In high school, I thought Steve Martin was the funniest man to walk the planet.  I owned all four of his stand-up albums, mimicked all of his routines (“Excuuuuuse me!”), and relished every time he hosted Saturday Night Live.  With the passage of time, however…well, I find myself pondering what the hell I thought was so funny about the guy.  (Now I know why Los Parentes Yesteryear looked at me so strangely…though that may not have entirely been all Martin’s doing.)  His 1976 appearance on Carson features much of his “wild-and-crazy-guy” shtick, and to be honest, I enjoyed the other guests on that particular telecast more—Jimmy Stewart, plugging The Shootist (1976) but also reminiscing about It’s a Wonderful Life (1946), and Karen Black…who seemed to be on some sort of narcotic that night but I’ll be damned if I can figure out what it was.  A May 21, 1982 program brings Steve back along with Sylvester Stallone—both stars plug their current movies (Sly’s Rocky III; Martin’s Dead Men Don’t Wear Plaid) but again, because I’m just weird this way, I got more of a kick out of the “Stump the Band” segment…because one of the songs suggested to stymie Tommy Newsome and the NBC Orchestra (Doc Severinsen, amusingly enough, was out of town—performing a concert in my home town of Charleston, WV) was Sunday Driving, a novelty tune recorded by Jerry Lewis.  The last show on the Martin DVD is the most fun: a December 19, 1991 outing that allows Martin to plug Father of the Bride (1991) and it also features one of my favorite funny ladies, Cathy Ladman, along with singer Leon Redbone (performing Christmas Island).

Nice threads, Eddie.
The third disc in this collection highlights three 1982 appearances from Eddie Murphy, who at that time was wowing SNL viewers weekly with his shtick—the July 30th telecast mentions that Murphy is working on his first feature film (the one that put him on the map), 48 HRS.  I’m quite fond of many of Eddie’s movies—48 HRS., Beverly Hills Cop (1984), The Golden Child (1986—don’t think I can’t hear you judging me out there)—and enjoyed many of his SNL characters (prison poet Tyrone Green never failed to make me fall to the floor), but his stand-up always left me stone-faced, particularly the homophobic Honeymooners bit he did in his 1983 HBO TV special Delirious.  (Try explaining it to both of your parents, who decided to watch with me.)  A February 10, 1982 appearance has him starting his routine by encouraging the audience to shout out the N-word…and I don’t mean “Norbit.”  (Edgy!)  If you’re a Murphy devotee, you’ll enjoy seeing the twenty-year-old trading yuks with Johnny on the cusp of Murphy’s phenomenal stardom; his January 1, 1982 debut on the Tonight Show is presented in this collection in its entirety.

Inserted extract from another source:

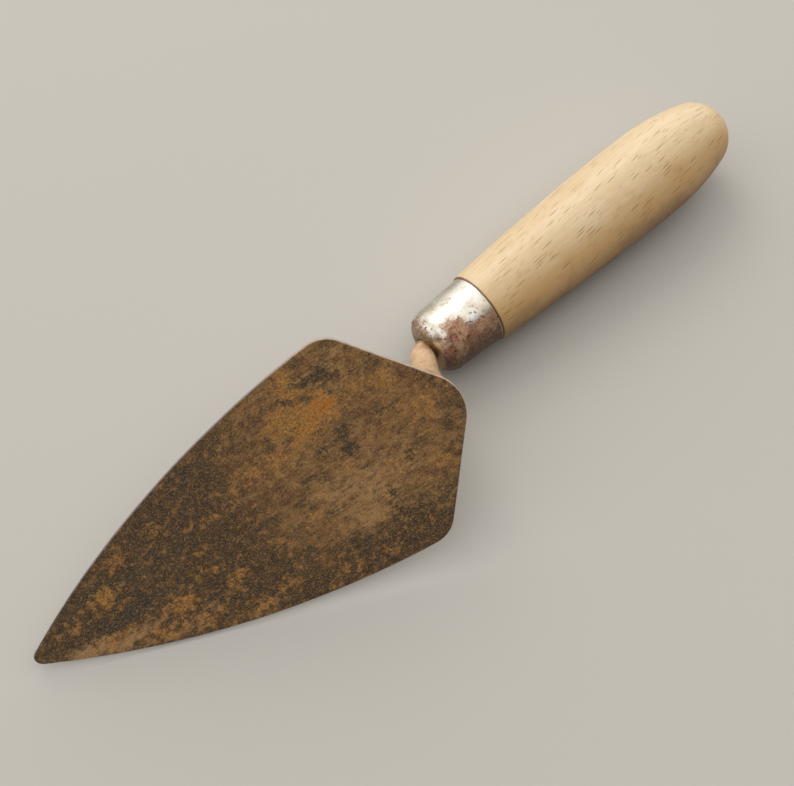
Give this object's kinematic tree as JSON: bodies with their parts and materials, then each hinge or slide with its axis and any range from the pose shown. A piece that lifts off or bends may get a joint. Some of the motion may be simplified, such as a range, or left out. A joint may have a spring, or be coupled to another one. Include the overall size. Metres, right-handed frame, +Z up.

Robin Williams, circa 1984.
If you need a solid reason to pick up this collection, the second disc—featuring three shows with the manic Robin Williams as guest—more than justifies the purchase.  Just as I prefer Eddie Murphy in movies, I thought Williams was at his best when he was simply turned loose on The Tonight Show, where his machine-gun stream-of-consciousness would always reduce the host to helpless laughter.  (It’s no surprise that Robin was the guest on the penultimate Carson Tonight Show telecast, along with Bette Midler.)  Williams’ April 3, 1984 appearance allows him to plug what I think is his finest film comedy, Moscow on the Hudson (1984—this and the 1983 movie he did with Walter Matthau, The Survivors, are my favorites) and his co-guest Phyllis Newman reminds the audience multiple times that her husband is lyricist-playwright Adolph Green (something that both Robin and Johnny start to mock after a fashion).  A January 10, 1991 show (with Steve Lawrence) coincides with Robin’s turn in Awakenings (1990); Williams relates the incident where he accidentally hit co-star Robert DeNiro in the nose while filming and it’s hysterical.

Comedy greatness.
The final telecast on this disc is a September 19, 1991 free-for-all that allows Williams (plugging 1991’s The Fisher King) to riff alongside his one-time Mork and Mindy co-star (and acknowledged influence) Jonathan Winters.  Honest to my grandma, I laughed so hard during this show I was literally in tears.  Winters enters the stage wearing a Union uniform (his first words are “We lost the fort—the Indians were sober…we were drunk this time.“) and when Park Overall (of Empty Nest) comes out and asks Johnny “Why is he wearing a Yankee uniform?” Jonathan comes back with “Cause I’m a Yankee—we’re gonna go through Chickamauga twice!”  It is classic comedy, and while I’m not a religious or spiritual individual, I like to think that if there is a better world after this one these two mad geniuses are cutting up in the afterlife to thunderous appreciative laughter and applause.  Thanks again to Michael for the screener—if you’re a fan of Johnny Carson, you’re going to want this one for the DVD shelf.

Addendum: Both the Mayor of Toobworld (Dr. Tobias O'Brien) and member of the TDOY faithful Mark Murphy have identified the actor with Doris Roberts in the Glade commercial as character veteran J.J. Barry.  The blog is grateful for their tireless efforts in small screen research.